Here's what America didn't see: "Juan Miguel Gonzalez was surrounded by Castro security agents the entire time he was in the studio with Rather." This is an eye-witness account from Pedro Porro, who served as Dan Rather's translator during the famous 60 Minutes interview. Dan Rather would ask the question in English into Porro's earpiece whereupon Porro would translate it into Spanish for Elian's heavily-guarded father.
"Juan Miguel was never completely alone," says Porro. "He never smiled. His eyes kept shifting back and forth. It was obvious to me that he was under heavy coercion. I probably should have walked out. But I'd been hired by CBS in good faith and I didn't know exactly how the interview would be edited - how it would come across on the screen.
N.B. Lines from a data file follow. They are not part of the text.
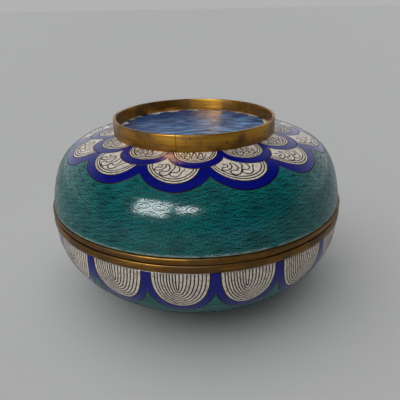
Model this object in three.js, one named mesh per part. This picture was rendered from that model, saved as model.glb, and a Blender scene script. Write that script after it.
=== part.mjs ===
// Round cloisonne enamel box: a low enamelled copper bowl on a brass foot, and a domed
// enamelled lid that lifts off, each edged with a brass band, with a brass crown ring on
// the lid. Millimetres, +Z up, origin in the middle of the foot's underside.
// The lid rests on the bowl. Every piece is turned from one section about the Z axis.

import * as THREE from 'three';

// ---- driving dimensions ----
const BAND_RADIUS = 100;       // outside of the two brass bands that meet at the seam
const SEAM_HEIGHT = 66.5;      // where the lid meets the bowl
const TOTAL_HEIGHT = 124.3;    // top edge of the crown ring

const SOLDER_GAP = 0.3;        // clearance kept between pieces that touch
const WALL = 2.4;              // copper with enamel on both faces
const BAND_WALL = 2.4;         // thickness of the brass bands
const BOWL_BAND = 5.0;         // height of the bowl's band
const LID_BAND = 4.2;          // height of the lid's band
const LIP_RISE = 4.5;          // how far the bowl's inner lip stands up inside the lid
const LIP_WALL = 2.0;
const LIP_CLEARANCE = 0.4;     // between that lip and the lid's band

const FOOT_RADIUS = 50;        // outside of the foot ring
const FOOT_HEIGHT = 5;
const CROWN_RADIUS = 54;       // outside of the crown ring
const RING_WALL = 2;           // thickness of the foot and crown rings
const CROWN_DEPTH = 11;        // height of the crown ring outside
const DISH_DEPTH = 8;          // from the crown ring's edge down to the blue floor
const DISH_CROWN = 0.7;        // rise of that floor towards its middle

const TURN_SEGMENTS = 64;      // facets round the box
const WALL_STEPS = 11;         // facets up a curved wall

// ---- sections ----

const point = (radius, height) => new THREE.Vector2(radius, height);

// A handle of the given length from a point, leaning away from straight up by an angle.
function handle(start, length, lean) {
  return point(start.x + length * Math.sin(lean), start.y + length * Math.cos(lean));
}

// The wall's outer line, and the same line moved inwards by the wall thickness.
function wallLines(curve) {
  const outside = curve.getPoints(WALL_STEPS);
  const inside = outside.map((outer, step) => {
    const along = curve.getTangent(step / WALL_STEPS);
    return point(outer.x - WALL * along.y, outer.y + WALL * along.x);
  });
  return { outside, inside };
}

// The bowl's wall, from the foot out and up to its band: full and nearly upright above.
function bowlCurve() {
  const bottom = point(FOOT_RADIUS, FOOT_HEIGHT + SOLDER_GAP);
  const top = point(BAND_RADIUS - 1.1, SEAM_HEIGHT - BOWL_BAND - SOLDER_GAP);
  return new THREE.CubicBezierCurve(
    bottom,
    handle(bottom, 10, THREE.MathUtils.degToRad(81.4)),
    handle(top, -36.3, THREE.MathUtils.degToRad(-5.7)),
    top,
  );
}

// The lid's wall, from its band up, over the shoulder and in to the crown ring.
function lidCurve() {
  const bottom = point(BAND_RADIUS - 1.1, SEAM_HEIGHT + LID_BAND + SOLDER_GAP);
  const top = point(CROWN_RADIUS - RING_WALL, TOTAL_HEIGHT - CROWN_DEPTH - SOLDER_GAP);
  return new THREE.CubicBezierCurve(
    bottom,
    handle(bottom, 37.2, THREE.MathUtils.degToRad(-6.8)),
    handle(top, 30.1, THREE.MathUtils.degToRad(96.3)),
    top,
  );
}

// ---- turned solids ----

// Revolves a section, listed with the material on its left, about the Z axis.
function turned(name, section, material) {
  const geometry = new THREE.LatheGeometry(section, TURN_SEGMENTS);
  geometry.rotateX(Math.PI / 2);
  const mesh = new THREE.Mesh(geometry, material);
  mesh.name = name;
  return mesh;
}

// A plain ring with a rectangular section.
function ringSection(inner, outer, low, high) {
  return [
    point(inner, low),
    point(outer, low),
    point(outer, high),
    point(inner, high),
    point(inner, low),
  ];
}

// ---- finishes ----

const brass = new THREE.MeshStandardMaterial({ color: 0x8a6430, roughness: 0.38, metalness: 1 });
const enamel = new THREE.MeshStandardMaterial({ color: 0x146a66, roughness: 0.18, metalness: 0 });

// ---- pieces ----

// The bowl: enamelled copper, hollow and open, with a flat underside inside the foot ring.
function bowl() {
  const { outside, inside } = wallLines(bowlCurve());
  const rimHeight = outside.at(-1).y;
  inside.at(-1).y = rimHeight;
  const floorHeight = inside[0].y;
  return turned('base_bowl', [
    point(0, outside[0].y),
    ...outside,
    ...inside.reverse(),
    point(0, floorHeight),
  ], enamel);
}

// The bowl's band, with the lip that stands up inside the lid and keeps it in place.
function bowlBand() {
  const low = SEAM_HEIGHT - BOWL_BAND;
  const seat = SEAM_HEIGHT - SOLDER_GAP / 2;
  const lipOuter = BAND_RADIUS - BAND_WALL - LIP_CLEARANCE;
  const lipInner = lipOuter - LIP_WALL;
  return turned('base_rim', [
    point(lipInner, low),
    point(BAND_RADIUS, low),
    point(BAND_RADIUS, seat),
    point(lipOuter, seat),
    point(lipOuter, seat + LIP_RISE),
    point(lipInner, seat + LIP_RISE),
    point(lipInner, low),
  ], brass);
}

function footRing() {
  const section = ringSection(FOOT_RADIUS - RING_WALL, FOOT_RADIUS, 0, FOOT_HEIGHT);
  return turned('base_foot', section, brass);
}

// The lid: enamelled copper, hollow below, with the blue dish floor inside the crown ring.
function lid() {
  const { outside, inside } = wallLines(lidCurve());
  const edgeHeight = outside[0].y;
  inside[0].y = edgeHeight;
  const dishRadius = CROWN_RADIUS - RING_WALL - LIP_CLEARANCE;
  const dishHeight = TOTAL_HEIGHT - DISH_DEPTH;
  const ceilingHeight = dishHeight - WALL - DISH_CROWN;
  const ceiling = point(dishRadius - 2 * WALL, ceilingHeight);
  return turned('lid_dome', [
    point(0, ceilingHeight),
    ceiling,
    ...inside.reverse(),
    ...outside,
    point(dishRadius, outside.at(-1).y),
    point(dishRadius, dishHeight),
    point(dishRadius / 2, dishHeight + DISH_CROWN * 0.75),
    point(0, dishHeight + DISH_CROWN),
  ], enamel);
}

function lidBand() {
  const low = SEAM_HEIGHT + SOLDER_GAP / 2;
  const section = ringSection(BAND_RADIUS - BAND_WALL, BAND_RADIUS, low, SEAM_HEIGHT + LID_BAND);
  return turned('lid_rim', section, brass);
}

function crownRing() {
  const low = TOTAL_HEIGHT - CROWN_DEPTH;
  const section = ringSection(CROWN_RADIUS - RING_WALL, CROWN_RADIUS, low, TOTAL_HEIGHT);
  return turned('lid_ring', section, brass);
}

const box = new THREE.Group();
box.add(bowl(), bowlBand(), footRing(), lid(), lidBand(), crownRing());

export default box;
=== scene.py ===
"""A cloisonne enamel box: a domed lid on a round bowl, bound in brass, its wires laid as thin strips"""

import collections
import math
import random

import bmesh
import bpy
import numpy as np
from mathutils import Euler, Matrix, Vector


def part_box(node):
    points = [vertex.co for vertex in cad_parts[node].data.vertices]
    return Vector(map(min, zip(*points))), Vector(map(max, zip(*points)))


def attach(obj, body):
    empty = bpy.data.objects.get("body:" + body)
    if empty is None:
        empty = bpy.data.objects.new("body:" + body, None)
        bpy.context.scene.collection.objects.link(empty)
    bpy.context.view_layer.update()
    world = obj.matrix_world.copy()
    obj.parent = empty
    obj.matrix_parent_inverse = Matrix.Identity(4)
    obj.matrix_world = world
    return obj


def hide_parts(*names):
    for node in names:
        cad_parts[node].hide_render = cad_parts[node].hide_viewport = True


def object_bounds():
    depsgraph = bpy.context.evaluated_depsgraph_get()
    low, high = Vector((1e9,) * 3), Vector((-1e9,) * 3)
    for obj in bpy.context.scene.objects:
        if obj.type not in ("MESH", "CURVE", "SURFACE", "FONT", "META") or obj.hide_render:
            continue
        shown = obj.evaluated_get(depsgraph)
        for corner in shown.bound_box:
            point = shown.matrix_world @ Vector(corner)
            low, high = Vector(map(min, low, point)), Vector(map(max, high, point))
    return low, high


bl_info = {
    "name": "Cloisonne Enamel Box",
    "version": (1, 0, 0),
    "blender": (4, 5, 0),
    "location": "View3D > Sidebar > Enamel Box",
    "description": "A round cloisonne box with a domed lid, dressed over its CAD solids",
    "category": "Add Mesh",
}

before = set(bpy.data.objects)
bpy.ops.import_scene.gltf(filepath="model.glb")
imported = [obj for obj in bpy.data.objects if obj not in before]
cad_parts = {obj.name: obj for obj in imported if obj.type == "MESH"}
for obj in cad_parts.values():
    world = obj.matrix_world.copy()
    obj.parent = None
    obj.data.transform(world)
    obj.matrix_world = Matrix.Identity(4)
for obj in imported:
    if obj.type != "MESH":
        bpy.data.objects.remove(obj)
CAD_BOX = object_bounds()
MM = 0.001

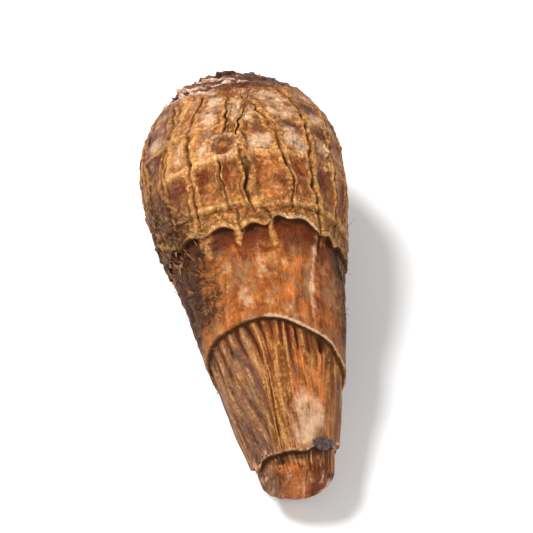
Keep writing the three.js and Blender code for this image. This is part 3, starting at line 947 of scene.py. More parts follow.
    def stain_and_shade_stub(self) -> None:
        """Stains the stub and paints shade just past the torn skin's edge, and darkens the flanks above it,
        partly as soil and partly as painted shade.
        """
        marks, stub, streak = self.marks, self.on_stub, self.streak
        marks["grey"] += 0.8 * stub * smooth(-self.around, 0.5, 0.9)
        # Painted shade just past the torn skin's edge.
        marks["dark"] += np.where(self.past_skin > 0, 0.5 * np.exp(-np.maximum(self.past_skin, 0) / 1.6), 0)
        marks["maroon"] += stub * (0.2 + 0.5 * smooth(-streak, 0.0, 0.3))
        marks["warm"] += 0.3 * stub * smooth(streak, -0.1, 0.3)
        marks["pale"] += stub * (0.5 * smooth(streak + 0.6 * self.other, 0.15, 0.5) + 0.1)
        marks["gold"] += 0.5 * stub * smooth(-self.broad + 0.6 * self.coarse, 0.1, 0.4)
        # The flanks are darker, partly as soil and partly as painted shade.
        soil_and_shade = 0.78 + 0.3 * self.coarse - 0.6 * smooth(self.ridged, 0.4, 0.85)
        marks["dark"] += (1 - stub) * self.flank * soil_and_shade

    def stain_bud(self) -> None:
        """Rings the side bud, and then clears the matted flanks of bright marks."""
        marks, far = self.marks, self.far
        ring = far - self.form.bud[2]
        marks["edge"] += 0.5 * bump(ring - 0.1, 0.7) * (0.8 + 0.4 * self.fine)
        marks["gold"] += 0.5 * bump(ring, 1.2)
        marks["plum"] += 0.85 * bump(far - 1.7, 0.9)
        marks["warm"] += 0.9 * bump(far, 0.9)
        marks["crack"] += 0.5 * bump(far - 1.1, 0.25) * smooth(self.fine, -0.4, 0.2)
        for name in ("warm", "pale", "maroon"):
            marks[name] *= 1 - 0.9 * self.flank

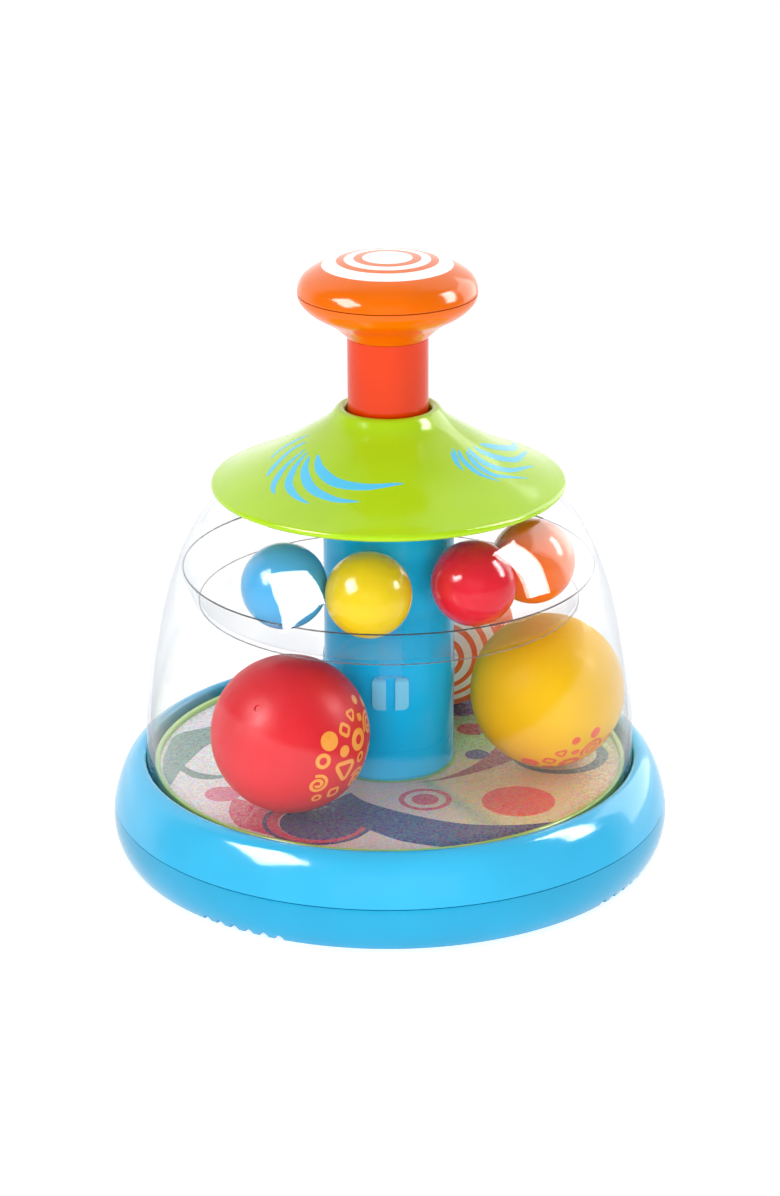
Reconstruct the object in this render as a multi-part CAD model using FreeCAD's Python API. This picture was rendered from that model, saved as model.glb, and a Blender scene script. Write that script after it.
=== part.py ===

"The questions Dan Rather was asking Elian's father during that 60 Minutes interview were being handed to him by attorney Gregory Craig (current White House counsel, btw)," continues Pedro Porro. "It was obvious that Craig and Rather where on very friendly terms. They were joshing and bantering back and forth, as Juan Miguel sat there petrified. Craig was stage managing the whole thing - almost like a movie director. The taping would stop and he'd walk over to Dan, hand him a little slip of paper, say something into his ear. Then Rather would read the next question into my earpiece straight from the paper."
"Midway through watching that 60 minutes broadcast, I felt like throwing up," said Porro. "My stomach was in a knot." His worst fears were confirmed.
But the Hewitt/Rather/Craig/Castro- produced soap opera was a major national hit. Right after the 60 minutes broadcast, 70 per cent of those Americans polled on the issue, sided with Fidel Castro.